Stored entries
——
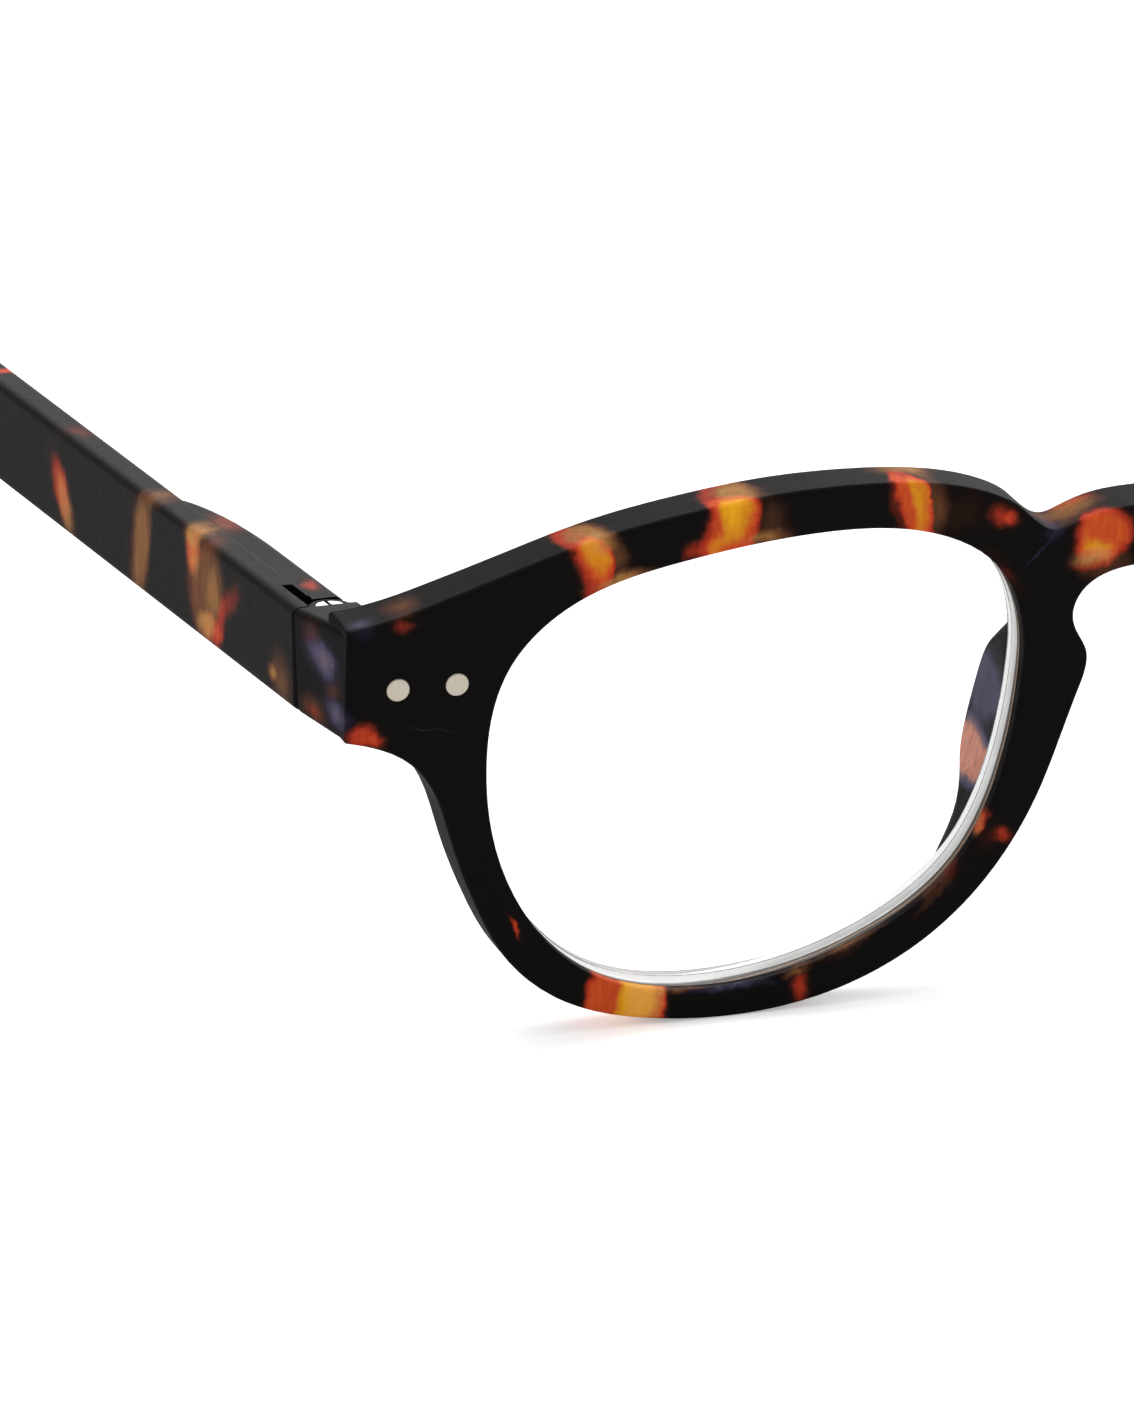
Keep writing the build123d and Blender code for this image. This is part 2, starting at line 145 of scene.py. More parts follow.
FILM_HEIGHT = 36.0
FOCAL_LENGTH = 374.28                             # a long lens, from a little over a metre away
CAMERA_PLACE = (-0.43356, -1.14179, 0.40998)
LOOK_DOWN = 18.53145                              # degrees
LOOK_RIGHT = 19.67683
FURTHEST_SEEN = 20.0

camera = bpy.data.cameras.new("camera")
camera.sensor_fit = "VERTICAL"
camera.sensor_height = FILM_HEIGHT
camera.lens = FOCAL_LENGTH
camera.clip_end = FURTHEST_SEEN
shooter = bpy.data.objects.new("camera", camera)
bpy.context.scene.collection.objects.link(shooter)
shooter.location = CAMERA_PLACE
shooter.rotation_euler = (math.radians(90 - LOOK_DOWN), 0.0, math.radians(-LOOK_RIGHT))
bpy.context.scene.camera = shooter
bpy.context.scene.view_settings.view_transform = "Standard"

# ---------------------------------------------------------------- front
# One moulding of nylon: rims, bridge, end pieces and nose pads. The tortoiseshell is amber, red and
# near-black pigment run together in the mould, under a thin coat of soft-touch lacquer.

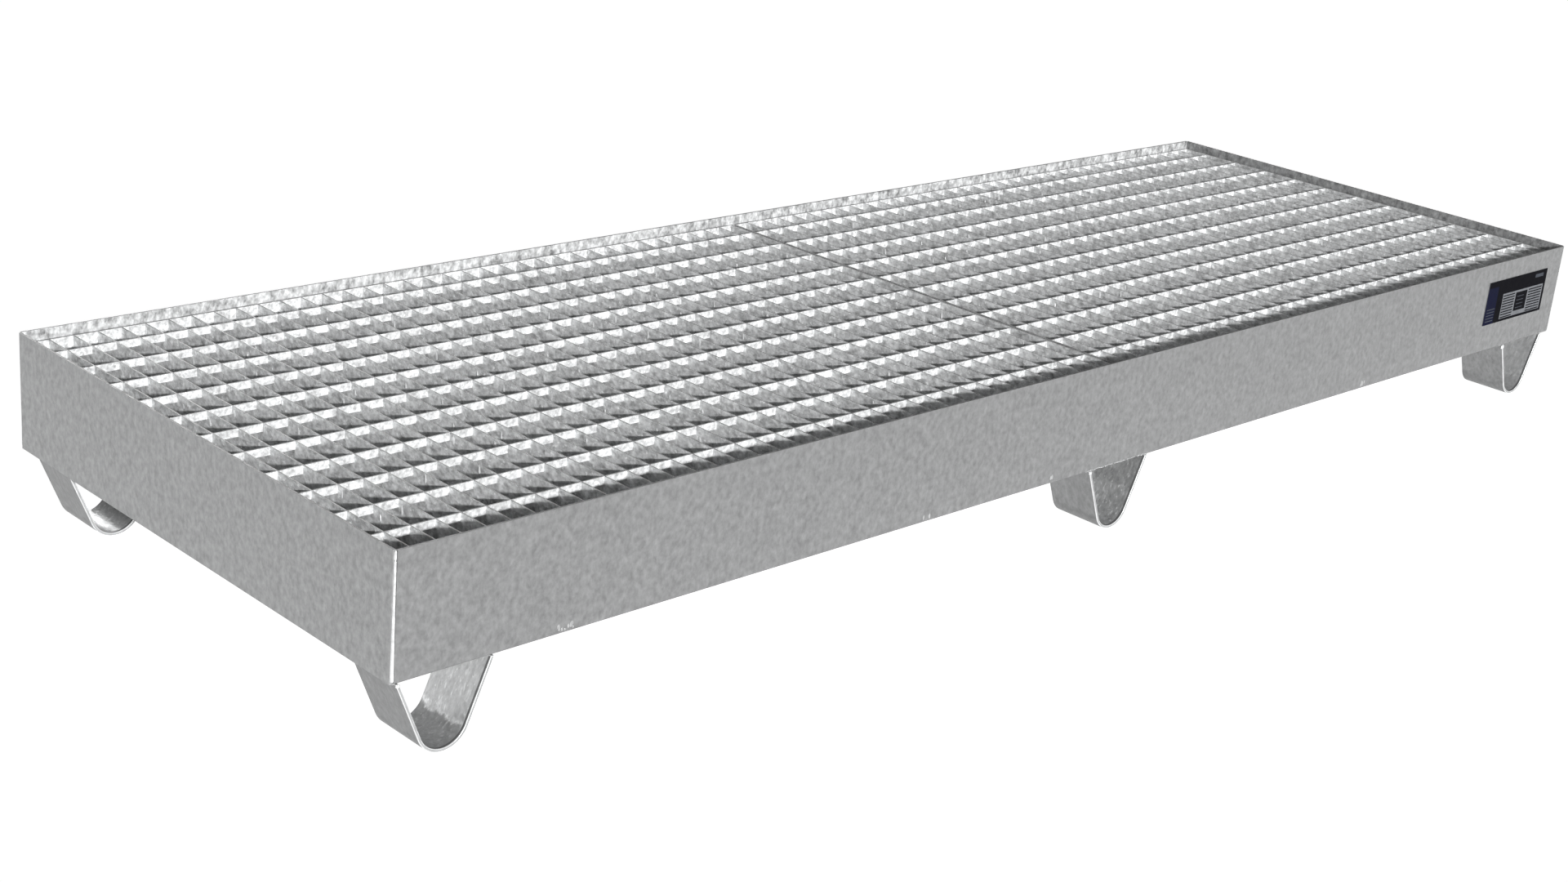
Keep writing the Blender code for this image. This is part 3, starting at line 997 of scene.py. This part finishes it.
def finish_gratings(frame):
    bar = zinc(
        "grating_bar", tone=0.67, metallic=0.15, roughness=0.50, mottle=0.38, flecks=0.40,
        streaks=0.03, relief=0.00040, grain=BAR_GRAIN, top=(0.28, 0.0),
    )
    end_bar = zinc(
        "grating_end_bar", tone=0.61, metallic=0.15, roughness=0.50, mottle=0.40, flecks=0.30,
        streaks=0.03, relief=0.00040, grain=BAR_GRAIN, top=(0.50, 0.0),
    )
    # The bar on the right grating's side of the joint is darker: painted shade in the joint.
    shaded_joint_bar = zinc(
        "grating_joint_bar_painted_shade", tone=0.32, metallic=0.15, roughness=0.50, mottle=0.34, flecks=0.30,
        streaks=0.03, relief=0.00040, grain=BAR_GRAIN, top=(0.24, 0.0),
    )
    run = zinc(
        "zinc_run", tone=0.84, metallic=0.20, roughness=0.35, mottle=0.08, flecks=0.05,
        streaks=0.0, relief=0.00005, grain=BAR_GRAIN,
    )
    for name, node in frame["nodes"].items():
        if name == "right_grating_left_end_bar":
            cover(node, shaded_joint_bar)
        elif name.endswith("_end_bar"):
            cover(node, end_bar)
        elif "grating" in name:
            cover(node, bar)
    for side in ("left", "right"):
        build_grating_runs(side, run)


def finish_label():
    """Builds the label. The inks stand in the order of NAVY_INK, BLACK_INK, PAPER and GREY_INK."""
    build_label(
        [
            print_ink("label_navy", (0.0035, 0.0045, 0.017), 0.55),
            print_ink("label_black", (0.0022, 0.0022, 0.0036), 0.60),
            print_ink("label_paper", (0.125, 0.13, 0.14), 0.55),
            print_ink("label_grey", (0.045, 0.05, 0.06), 0.55),
        ]
    )


def build_object(frame):
    bead = zinc(
        "weld_bead", tone=0.60, metallic=0.30, roughness=0.34, mottle=0.16, flecks=0.05,
        streaks=0.0, relief=0.00006, grain=BAR_GRAIN,
    )
    smudge = zinc(
        "zinc_smudge", tone=0.40, metallic=0.60, roughness=0.40, mottle=0.15, flecks=0.10,
        streaks=0.0, relief=0.00010, grain=BAR_GRAIN,
    )
    finish_tray(frame)
    build_feet(frame, bead, smudge)
    for name in frame["nodes"]:
        if name.endswith("corner_weld"):
            build_corner_bead(name, bead)
        elif name.endswith("seam_weld"):
            build_seam_bead(name, bead)
    finish_gratings(frame)
    finish_label()
    build_wall_drips(smudge)


random.seed(4)
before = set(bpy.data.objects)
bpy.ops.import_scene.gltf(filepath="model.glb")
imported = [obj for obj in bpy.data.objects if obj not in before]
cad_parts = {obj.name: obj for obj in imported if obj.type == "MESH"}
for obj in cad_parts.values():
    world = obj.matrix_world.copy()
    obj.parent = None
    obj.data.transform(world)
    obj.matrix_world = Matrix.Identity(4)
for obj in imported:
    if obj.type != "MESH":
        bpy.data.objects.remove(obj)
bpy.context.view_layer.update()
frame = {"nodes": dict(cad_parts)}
build_studio()
build_object(frame)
——
[To be done] Only the number is required: the count of lines containing the word "code".

[Solution for this task] 2